Mining companies to come under increasing pressure to decarbonise their operations
Miners charting a strategic path to sustainable mining will unlock the most value for investors, says Old Mutual Wealth Private Client Securities
In a recent weekly newsletter, President Cyril Ramaphosa recommitted South Africa to a series of steps aimed at reducing the country’s carbon footprint because “the world is facing a climate crisis of unprecedented proportions”.
South Africa joins the world in this urgency as it races to achieve carbon neutrality and net zero targets over the coming decades, and industries and companies will find themselves under increasing pressure to support this goal.
Sameer Singh, Research Analyst at Old Mutual Wealth Private Client Securities, says that to reach the goal of carbon net zero, industry at large, and diversified miners specifically, can expect increased stakeholder pressure and must plan for business process transformation to remain both relevant and profitable.
“Mining, as an extractive activity, leaves a long-lasting mark on the environment. Additionally, the processes of extraction and refining emit a substantial amount of greenhouse gases. The mining industry specifically will see dramatic shifts in both the demand for their products and the regulatory environment. For some it will signal the beginning of the end, while for others it will be the start of a new growth trajectory,” says Singh.
One miner that started the transformation process years ago and which is plotting the path of mining for the future is Anglo American, says Singh.
“For much of the company’s existence, it had been about expansion. The 21st century ushered in a phase of consolidation, which saw the group shifting from operating eight business units with multiple commodities to four key business units and six commodity groups,” he says.
Anglo’s strategic shift, which included cost-cutting and streamlining, started in 2015 when the miner recognised both a change in demand as well as the inevitable need to define a relevant and more responsible mining industry of the future.
Singh says increased demand for platinum group metals is far more than a cyclical commodity trend. “Renewable energy, electric vehicles and battery storage, electricity networks and other clean energy technologies require significantly greater amounts of critical minerals than we are currently consuming. Transitioning to and meeting this increased demand will be a key focus for all miners over the next few decades. Platinum group metals are integral to the energy transition value chain, where hydrogen plays a big role too,” he says.

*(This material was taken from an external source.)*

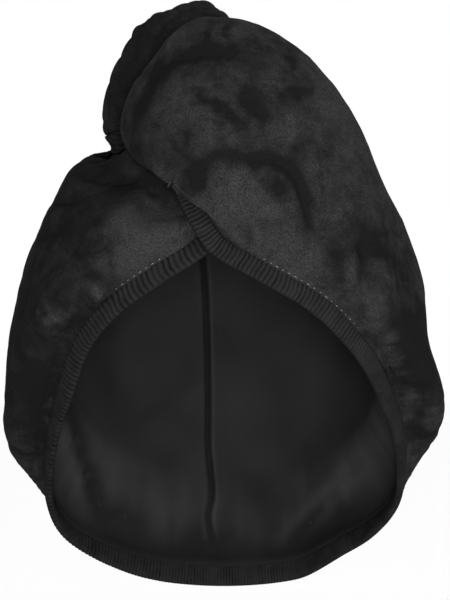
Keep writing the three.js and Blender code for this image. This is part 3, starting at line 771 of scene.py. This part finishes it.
def gathers(along, down, to_twist, bearing, seed):
    """Height of the gathers by the band, of the longer folds that they run into, and of those
    that are drawn together at the twist. Lengths are in metres."""
    place = np.stack([along + 0 * down, down + 0 * along], axis=-1)
    sway, wide_sway = drift(place, 22 * mm, seed), drift(place, 50 * mm, seed + 1)
    patch = 0.55 + 0.45 * drift(place, 26 * mm, seed + 2)
    wide_patch = 0.5 + 0.5 * drift(place, 60 * mm, seed + 3)
    total = 0.8 * np.exp(-down / (5 * mm)) * ridged(along / (4.4 * mm) + 0.5 * sway)
    tucks = 1.7 * patch**2 * smooth(down, 1 * mm, 6 * mm) * np.exp(-down / (12 * mm))
    total = total + tucks * ridged(along / (12 * mm) + 1.3 * sway)
    folds = 1.1 * wide_patch * smooth(down, 4 * mm, 16 * mm) * np.exp(-down / (26 * mm))
    total = total + folds * ridged(along / (29 * mm) + 0.8 * wide_sway)
    turns = bearing / (2 * math.pi)
    twist = turns + to_twist / (480 * mm)
    total = total + 1.1 * np.exp(-to_twist / (12 * mm)) * ridged(26 * twist + 0.8 * sway)
    total = total + 2.0 * wide_patch * np.exp(-to_twist / (30 * mm)) * ridged(11 * twist + 1.1 * wide_sway)
    return total * mm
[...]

Beyond this, Singh says that across the industry miners are allocating about 1% of expected 2021 earnings to energy transition initiatives.
“While this might seem small now, the value is expected to increase over time,” he says, adding that over the medium term, the state of technology and required infrastructure development will determine the cost and speed of the transition.
He says that Anglo is an example of how making these transformative changes can be beneficial to both shareholders and the environment. In addition to managing the largest portfolio of critical transition minerals, he says Anglo has spent the past few years outlining and implementing strategic operational enhancements.
Singh says the miner’s sustainable mining vision, which aims to build connected, intelligent, automated and waterless mines, should see the miner achieve “less waste, fewer inputs, reduced energy consumption and lower capital intensity, which are all earnings accretive”.
In addition to that, he says Anglo is focusing on renewable energy generation, switching from diesel for fuel to hydrogen, battery energy storage, limiting methane emissions, pursuing carbon efficiency, and implementing emission compensation strategies.
“When investors look at the medium and long-term prospects of mining companies, they should do so with a future-oriented lens and track where the miner is going relative to where the world is going, and what stakeholders will demand,” says Singh.
Anglo has already secured 100% renewable energy for all its South American operations and is currently testing the mining industry’s first hydrogen-electric haul truck.
“From an investor’s perspective, Anglo is doing all the right things and is executing them well,” says Singh. He adds that 8% of the company’s long-term incentives are linked to greenhouse emission reductions and 5% of annual bonuses are tied to key environmental programmes.
Operationally, the group has already realised an 8% improvement in energy efficiency and a 22% saving in greenhouse gas emissions. Earlier this year, the group concluded the spin-off of its South African thermal coal business and announced the sale of South American thermal coal.
“By 2030 Anglo is targeting a 30% improvement in energy efficiency, a 30% net reduction in greenhouse gas emissions, and aims to have eight carbon neutral sites, and by 2040the group aims to be carbon neutral across all its operations,” says Singh.
Singh adds that the ship has sailed and that transformational change in the mining sector is inevitable.
“We believe that companies like Anglo, who are doing the right things right, will transform their business and redefine their role in society as we know it while unlocking value responsibly for shareholders”.
We hold Anglo in our portfolios and remain positive on its outlook as we back its strategic direction on carbon neutrality.